**Material provided**
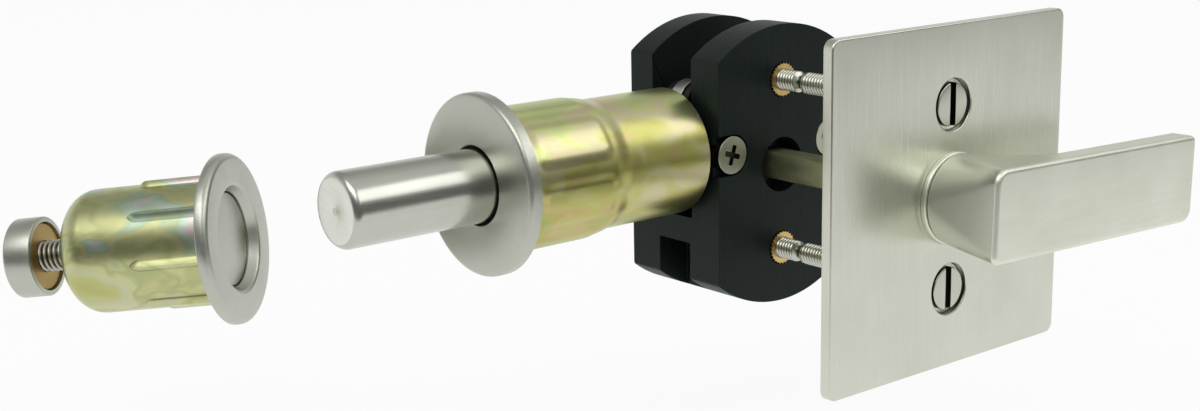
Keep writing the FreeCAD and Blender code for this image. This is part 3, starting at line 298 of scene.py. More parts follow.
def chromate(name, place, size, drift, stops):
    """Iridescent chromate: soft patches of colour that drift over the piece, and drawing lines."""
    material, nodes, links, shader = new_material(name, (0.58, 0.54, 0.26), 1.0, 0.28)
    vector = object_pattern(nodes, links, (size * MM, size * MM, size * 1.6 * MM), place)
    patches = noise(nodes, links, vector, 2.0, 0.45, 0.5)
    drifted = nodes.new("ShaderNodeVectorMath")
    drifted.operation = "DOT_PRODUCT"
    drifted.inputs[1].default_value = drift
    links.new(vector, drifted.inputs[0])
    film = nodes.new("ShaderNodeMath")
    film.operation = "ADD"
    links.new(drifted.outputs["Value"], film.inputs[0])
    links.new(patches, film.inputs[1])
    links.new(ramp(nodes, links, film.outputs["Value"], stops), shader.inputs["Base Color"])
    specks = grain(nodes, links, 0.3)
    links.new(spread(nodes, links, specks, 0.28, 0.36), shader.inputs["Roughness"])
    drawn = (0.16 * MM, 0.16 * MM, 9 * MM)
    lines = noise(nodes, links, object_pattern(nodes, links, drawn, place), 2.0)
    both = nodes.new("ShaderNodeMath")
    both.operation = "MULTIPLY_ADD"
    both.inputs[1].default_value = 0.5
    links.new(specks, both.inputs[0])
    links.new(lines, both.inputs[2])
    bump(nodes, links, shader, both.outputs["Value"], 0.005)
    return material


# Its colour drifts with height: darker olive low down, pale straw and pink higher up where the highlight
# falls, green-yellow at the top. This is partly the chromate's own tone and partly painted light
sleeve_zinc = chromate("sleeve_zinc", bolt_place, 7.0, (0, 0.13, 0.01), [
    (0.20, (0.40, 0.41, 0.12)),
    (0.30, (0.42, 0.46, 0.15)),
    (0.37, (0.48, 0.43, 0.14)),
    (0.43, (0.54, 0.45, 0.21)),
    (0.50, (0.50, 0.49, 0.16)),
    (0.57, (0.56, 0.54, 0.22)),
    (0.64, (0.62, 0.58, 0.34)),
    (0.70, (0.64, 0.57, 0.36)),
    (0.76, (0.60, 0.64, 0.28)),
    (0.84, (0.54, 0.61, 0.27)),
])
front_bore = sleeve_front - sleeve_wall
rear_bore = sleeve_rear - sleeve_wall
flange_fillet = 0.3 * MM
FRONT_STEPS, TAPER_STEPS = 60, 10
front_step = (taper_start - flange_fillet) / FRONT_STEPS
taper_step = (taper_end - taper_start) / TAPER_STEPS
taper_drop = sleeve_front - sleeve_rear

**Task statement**
Extract all of the material exactly as it is written.

**The answer**
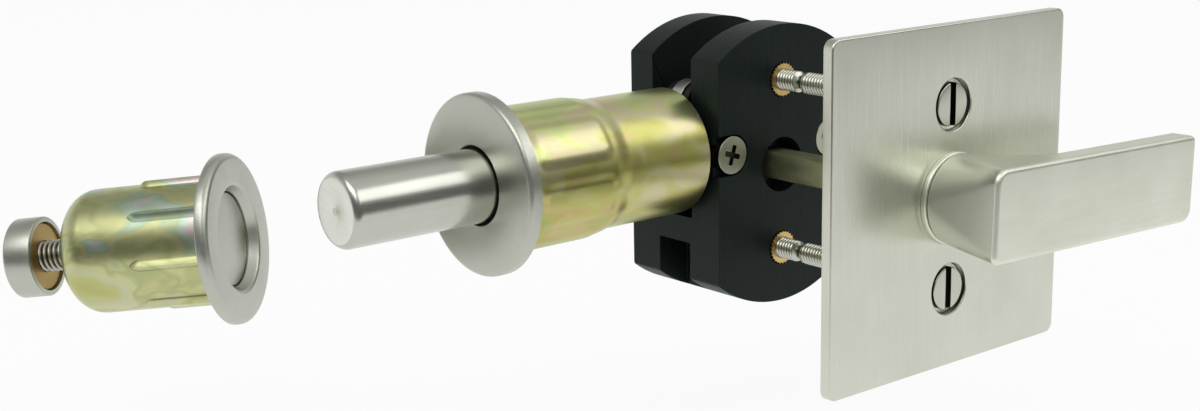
Keep writing the FreeCAD and Blender code for this image. This is part 3, starting at line 298 of scene.py. More parts follow.
def chromate(name, place, size, drift, stops):
    """Iridescent chromate: soft patches of colour that drift over the piece, and drawing lines."""
    material, nodes, links, shader = new_material(name, (0.58, 0.54, 0.26), 1.0, 0.28)
    vector = object_pattern(nodes, links, (size * MM, size * MM, size * 1.6 * MM), place)
    patches = noise(nodes, links, vector, 2.0, 0.45, 0.5)
    drifted = nodes.new("ShaderNodeVectorMath")
    drifted.operation = "DOT_PRODUCT"
    drifted.inputs[1].default_value = drift
    links.new(vector, drifted.inputs[0])
    film = nodes.new("ShaderNodeMath")
    film.operation = "ADD"
    links.new(drifted.outputs["Value"], film.inputs[0])
    links.new(patches, film.inputs[1])
    links.new(ramp(nodes, links, film.outputs["Value"], stops), shader.inputs["Base Color"])
    specks = grain(nodes, links, 0.3)
    links.new(spread(nodes, links, specks, 0.28, 0.36), shader.inputs["Roughness"])
    drawn = (0.16 * MM, 0.16 * MM, 9 * MM)
    lines = noise(nodes, links, object_pattern(nodes, links, drawn, place), 2.0)
    both = nodes.new("ShaderNodeMath")
    both.operation = "MULTIPLY_ADD"
    both.inputs[1].default_value = 0.5
    links.new(specks, both.inputs[0])
    links.new(lines, both.inputs[2])
    bump(nodes, links, shader, both.outputs["Value"], 0.005)
    return material


# Its colour drifts with height: darker olive low down, pale straw and pink higher up where the highlight
# falls, green-yellow at the top. This is partly the chromate's own tone and partly painted light
sleeve_zinc = chromate("sleeve_zinc", bolt_place, 7.0, (0, 0.13, 0.01), [
    (0.20, (0.40, 0.41, 0.12)),
    (0.30, (0.42, 0.46, 0.15)),
    (0.37, (0.48, 0.43, 0.14)),
    (0.43, (0.54, 0.45, 0.21)),
    (0.50, (0.50, 0.49, 0.16)),
    (0.57, (0.56, 0.54, 0.22)),
    (0.64, (0.62, 0.58, 0.34)),
    (0.70, (0.64, 0.57, 0.36)),
    (0.76, (0.60, 0.64, 0.28)),
    (0.84, (0.54, 0.61, 0.27)),
])
front_bore = sleeve_front - sleeve_wall
rear_bore = sleeve_rear - sleeve_wall
flange_fillet = 0.3 * MM
FRONT_STEPS, TAPER_STEPS = 60, 10
front_step = (taper_start - flange_fillet) / FRONT_STEPS
taper_step = (taper_end - taper_start) / TAPER_STEPS
taper_drop = sleeve_front - sleeve_rear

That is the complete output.